Committing to Conversation
Updated: Nov 18, 2017
How to stay in conversation on the journey through disagreement & misunderstanding.
I am exploring (again) a call to vocational ministry, and have recently taken some time exploring various seminaries (theological graduate schools) of the Episcopal church. Reading around on the website for the Seminary of the Southwest, I came upon one of the most inspiring documents I’ve ever seen: their Conversation Covenant.
Covenant is a biblical term, an idea from the Ancient Near East: it is an agreement that binds two parties in a relationship, and this Conversation Covenant binds all the members (faculty, staff, and students) of this seminary to a specific set of agreements about how they will participate in conversation during their time together. The essential agreement is that they will indeed participate in conversation with one another. Rather than avoiding, dismissing, dominating, gossiping, attacking, judging—so many of the strategies we humans fall back on because actual conversation gets hard—each member promises to stay engaged, to listen, be honest, be fair.
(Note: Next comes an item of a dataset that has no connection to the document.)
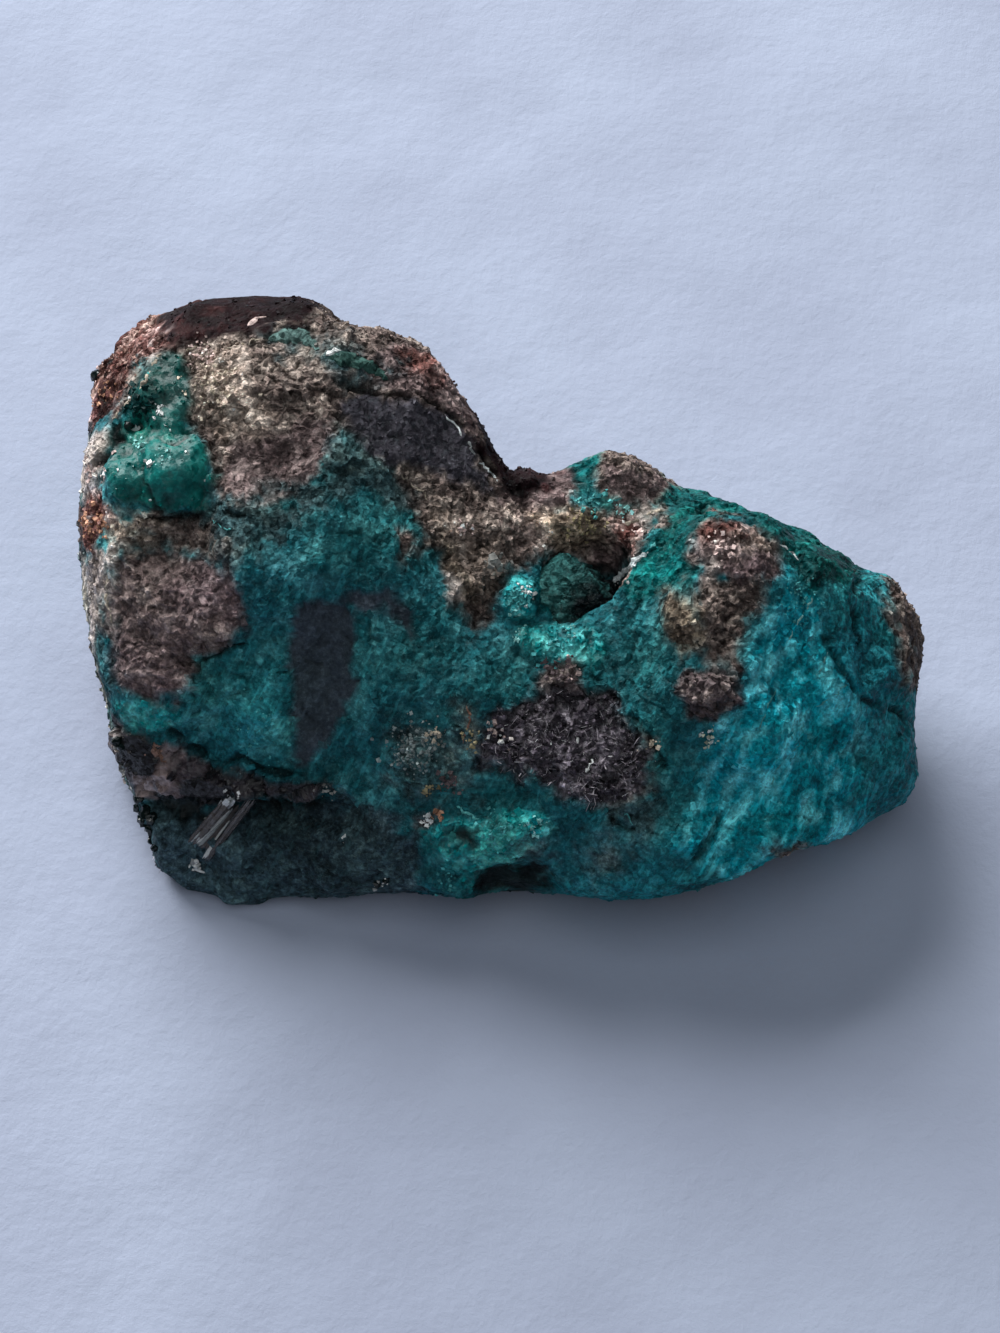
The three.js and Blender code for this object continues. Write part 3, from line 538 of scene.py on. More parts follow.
class Texture:
    """Patterns at the stone's points that relief and colour share."""

    def __init__(self, points):
        uneven = pushed(points, *FLAKES_RUN)
        self.broad, self.patchy, self.fine, self.hue = (
            bumps(points, name) for name in ("broad", "patchy", "fine", "hue"))
        self.streaks = bumps(drawn_out(pushed(points, *STREAKS_RUN), STREAK_STRETCH), "streaks")
        self.flakes, flake_numbers = self.flaked(uneven, *FLAKES)
        self.small_flakes, small_flake_numbers = self.flaked(uneven, *SMALL_FLAKES)
        nearest, second, _, numbers = scattered_cells(points, *GRAIN_CELLS)
        self.grains = np.clip((second - nearest) * GRAIN_STEEPNESS, 0.0, 1.0) ** 0.5
        self.grain_numbers = numbers[:, 0]
        nearest, _, _, _ = scattered_cells(uneven, *BEAD_CELLS)
        self.beads = np.sqrt(np.clip(1.0 - (nearest / BEAD_RADIUS) ** 2, 0.0, 1.0))
        self.creases = self.lines(points, CREASES, self.hue)
        self.wisps = self.lines(points, WISPS, self.patchy)
        self.levels = {
            "broad": self.broad, "patchy": self.patchy, "fine": self.fine, "streaks": self.streaks,
            "flakes": flake_numbers - 0.5, "small_flakes": small_flake_numbers - 0.5,
            "grains": self.grain_numbers - 0.5, "gaps": self.grains - GRAIN_MEAN, "beads": self.beads,
            "wisps": self.wisps,
        }

    @staticmethod
    def flaked(points, stretch, size, seed):
        """Flat faces, each tilted its own way: height from about -0.7 to 0.7, and a number for each."""
        _, _, offset, numbers = scattered_cells(drawn_out(points, stretch), size, seed)
        tilted = FLAKE_TILT * np.sum(offset * (numbers - 0.5), axis=1)
        return tilted + FLAKE_STEP * (numbers[:, 1] - 0.5), numbers[:, 2]

    @staticmethod
    def lines(points, kind, level):
        """Winding thin lines, 1 along them and 0 between, where a broad pattern's level is high enough."""
        winding = np.abs(layered_noise(pushed(points, *kind.run), kind.size, 2, kind.seed))
        return ease(kind.width, 0.0, winding) * ease(*kind.levels, level)

    def height(self, kind):
        """A mineral's relief in mm."""
        flakes = LARGE_FLAKES * self.flakes + (1.0 - LARGE_FLAKES) * self.small_flakes
        return (kind.broad * self.broad + kind.flakes * flakes + kind.grains * (self.grains - GRAIN_LEVEL)
                + FINE_RELIEF * kind.grit * self.fine + kind.stands)

    def tone(self, start, follows):
        """From 0 where it is darkest to 1 where it is lightest, following each pattern by its share."""
        total = start + sum(share * self.levels[pattern] for pattern, share in follows.items())
        return np.clip(total, 0.0, 1.0)[:, None]

    def colours(self, name):
        """A mineral's colours, from dark to light by its tone."""
        kind, tone = MINERALS[name], self.tone(*TONES[name])
        darker = kind.dark + (kind.middle - kind.dark) * tone * 2.0
        paler = kind.middle + (kind.light - kind.middle) * (tone * 2.0 - 1.0)
        return np.where(tone < 0.5, darker, paler)


# ---- The show side ----
def seen_px(points):
    """Where the photograph's camera sees points given in mm, in photograph pixels."""
    away = points - SHOW_CENTRE
    shrink = 1.0 - (away @ TO_EYE) / SHOW_DISTANCE
    right = FRAME_PX[0] / 2 + PX_PER_MM * away[:, 0] / shrink
    down = FRAME_PX[1] / 2 - PX_PER_MM * (away @ SHOW_UP) / shrink
    return np.stack([right, down], axis=1)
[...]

The covenant begins with the idea that those who agree to it are members of a community of inquiry, like any school or university; and because no one knows everything, and everyone’s spiritual and intellectual journey will be different, we are bound to disagree from time to time. We are also bound to misunderstand one another sometimes. We might even change our minds!
“Avoiding the issues around which passion and disagreement reside might well be an easier path, but commitment to remaining in conversation with one another despite our differences is part of our calling...”
The Conversation Covenant opens with certain principles of shared understanding. It begins by affirming the shared human dignity of the participants, their freedom "to explore different ideas and beliefs as well as to grow and change" their views, the inevitability of partial understanding and mistakes, and "that we do not have to agree" in order to care about one another and live in community.
It then moves to a longer statement of shared goals, a commitment to "strive to approach conversation with a willingness to listen and learn, acknowledging the value of opposing views." Community members pledge:
to engage ideas without attacking or dismissing those that hold them;
to acknowledge the limited perspective of our own experience and opinions, and be open to the possibility of our views changing;
to consider the possibility that their views might be mistaken;
to challenge one another and accept challenge, while seeking neither to give offense nor take offense too readily;
to serve reconciliation by sharing when they have been offended;
"to acknowledge stereotypes, ask for clarification in order to avoid misunderstandings, and make room for complexity.”
As I move into ecumenical/interfaith university campus ministry, how to hold space for challenging conversations (as those around religion, ethics, and spirituality are sure to be, at least sometimes) is much on my mind. When I read this Conversation Covenant, my immediate response was—I want to memorize this, live by it, and bring it into every place I ever live and work! That might have been a little over-the-top, but I think it is reasonable to strive toward embodying these principles of humility, integrity, and generosity in listening and sharing. I hope to bring these into my new work as a campus minister—and I hope you will join me, wherever you are, in engaging with others in your community in a way that is life-giving and God-honoring.